_WRITTEN TASK_
Copy each line below without leaving any out.

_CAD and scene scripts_
=====

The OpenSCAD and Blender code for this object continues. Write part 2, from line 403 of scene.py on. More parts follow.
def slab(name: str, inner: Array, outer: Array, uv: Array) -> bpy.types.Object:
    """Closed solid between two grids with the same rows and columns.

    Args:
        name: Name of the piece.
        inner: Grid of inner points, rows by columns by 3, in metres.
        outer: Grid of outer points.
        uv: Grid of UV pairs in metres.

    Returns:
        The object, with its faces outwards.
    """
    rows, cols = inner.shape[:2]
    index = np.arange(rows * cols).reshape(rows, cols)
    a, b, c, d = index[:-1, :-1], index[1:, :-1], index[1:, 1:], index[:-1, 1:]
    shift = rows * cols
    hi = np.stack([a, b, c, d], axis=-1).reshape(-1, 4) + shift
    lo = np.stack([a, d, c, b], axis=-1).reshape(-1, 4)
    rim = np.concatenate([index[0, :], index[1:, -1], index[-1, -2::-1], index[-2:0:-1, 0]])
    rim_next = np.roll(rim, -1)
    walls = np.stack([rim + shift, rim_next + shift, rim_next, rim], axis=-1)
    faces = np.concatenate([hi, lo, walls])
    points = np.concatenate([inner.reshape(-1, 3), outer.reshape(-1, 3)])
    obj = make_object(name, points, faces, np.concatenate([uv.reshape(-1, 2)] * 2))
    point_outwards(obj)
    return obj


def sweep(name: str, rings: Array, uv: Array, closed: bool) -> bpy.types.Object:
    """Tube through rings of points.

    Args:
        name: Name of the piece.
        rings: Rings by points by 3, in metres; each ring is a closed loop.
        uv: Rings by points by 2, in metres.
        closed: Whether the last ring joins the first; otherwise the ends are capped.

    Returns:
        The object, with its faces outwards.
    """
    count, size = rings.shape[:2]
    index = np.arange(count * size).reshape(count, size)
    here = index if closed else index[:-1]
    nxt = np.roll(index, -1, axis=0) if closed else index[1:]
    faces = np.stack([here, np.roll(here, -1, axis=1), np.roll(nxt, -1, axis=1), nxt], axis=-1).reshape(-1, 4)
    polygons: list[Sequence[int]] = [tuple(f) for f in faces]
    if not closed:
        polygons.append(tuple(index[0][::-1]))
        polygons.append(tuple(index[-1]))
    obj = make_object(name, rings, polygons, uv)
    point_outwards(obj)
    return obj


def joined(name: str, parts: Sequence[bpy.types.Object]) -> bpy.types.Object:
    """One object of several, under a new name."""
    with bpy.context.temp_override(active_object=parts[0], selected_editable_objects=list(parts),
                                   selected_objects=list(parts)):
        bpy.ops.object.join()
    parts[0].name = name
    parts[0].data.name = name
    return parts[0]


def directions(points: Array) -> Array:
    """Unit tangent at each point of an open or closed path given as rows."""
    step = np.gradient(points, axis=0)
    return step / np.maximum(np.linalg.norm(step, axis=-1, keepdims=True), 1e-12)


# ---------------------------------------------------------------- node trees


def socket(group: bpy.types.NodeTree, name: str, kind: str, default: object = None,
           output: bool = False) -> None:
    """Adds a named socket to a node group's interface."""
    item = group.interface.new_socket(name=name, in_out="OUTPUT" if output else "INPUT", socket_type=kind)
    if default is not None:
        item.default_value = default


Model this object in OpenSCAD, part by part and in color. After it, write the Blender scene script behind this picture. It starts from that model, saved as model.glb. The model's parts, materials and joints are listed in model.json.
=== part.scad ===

=====

_OUTPUT OF THE EXERCISE_
The OpenSCAD and Blender code for this object continues. Write part 2, from line 403 of scene.py on. More parts follow.
def slab(name: str, inner: Array, outer: Array, uv: Array) -> bpy.types.Object:
    """Closed solid between two grids with the same rows and columns.

    Args:
        name: Name of the piece.
        inner: Grid of inner points, rows by columns by 3, in metres.
        outer: Grid of outer points.
        uv: Grid of UV pairs in metres.

    Returns:
        The object, with its faces outwards.
    """
    rows, cols = inner.shape[:2]
    index = np.arange(rows * cols).reshape(rows, cols)
    a, b, c, d = index[:-1, :-1], index[1:, :-1], index[1:, 1:], index[:-1, 1:]
    shift = rows * cols
    hi = np.stack([a, b, c, d], axis=-1).reshape(-1, 4) + shift
    lo = np.stack([a, d, c, b], axis=-1).reshape(-1, 4)
    rim = np.concatenate([index[0, :], index[1:, -1], index[-1, -2::-1], index[-2:0:-1, 0]])
    rim_next = np.roll(rim, -1)
    walls = np.stack([rim + shift, rim_next + shift, rim_next, rim], axis=-1)
    faces = np.concatenate([hi, lo, walls])
    points = np.concatenate([inner.reshape(-1, 3), outer.reshape(-1, 3)])
    obj = make_object(name, points, faces, np.concatenate([uv.reshape(-1, 2)] * 2))
    point_outwards(obj)
    return obj


def sweep(name: str, rings: Array, uv: Array, closed: bool) -> bpy.types.Object:
    """Tube through rings of points.

    Args:
        name: Name of the piece.
        rings: Rings by points by 3, in metres; each ring is a closed loop.
        uv: Rings by points by 2, in metres.
        closed: Whether the last ring joins the first; otherwise the ends are capped.

    Returns:
        The object, with its faces outwards.
    """
    count, size = rings.shape[:2]
    index = np.arange(count * size).reshape(count, size)
    here = index if closed else index[:-1]
    nxt = np.roll(index, -1, axis=0) if closed else index[1:]
    faces = np.stack([here, np.roll(here, -1, axis=1), np.roll(nxt, -1, axis=1), nxt], axis=-1).reshape(-1, 4)
    polygons: list[Sequence[int]] = [tuple(f) for f in faces]
    if not closed:
        polygons.append(tuple(index[0][::-1]))
        polygons.append(tuple(index[-1]))
    obj = make_object(name, rings, polygons, uv)
    point_outwards(obj)
    return obj


def joined(name: str, parts: Sequence[bpy.types.Object]) -> bpy.types.Object:
    """One object of several, under a new name."""
    with bpy.context.temp_override(active_object=parts[0], selected_editable_objects=list(parts),
                                   selected_objects=list(parts)):
        bpy.ops.object.join()
    parts[0].name = name
    parts[0].data.name = name
    return parts[0]


def directions(points: Array) -> Array:
    """Unit tangent at each point of an open or closed path given as rows."""
    step = np.gradient(points, axis=0)
    return step / np.maximum(np.linalg.norm(step, axis=-1, keepdims=True), 1e-12)


# ---------------------------------------------------------------- node trees


def socket(group: bpy.types.NodeTree, name: str, kind: str, default: object = None,
           output: bool = False) -> None:
    """Adds a named socket to a node group's interface."""
    item = group.interface.new_socket(name=name, in_out="OUTPUT" if output else "INPUT", socket_type=kind)
    if default is not None:
        item.default_value = default


Model this object in OpenSCAD, part by part and in color. After it, write the Blender scene script behind this picture. It starts from that model, saved as model.glb. The model's parts, materials and joints are listed in model.json.
=== part.scad ===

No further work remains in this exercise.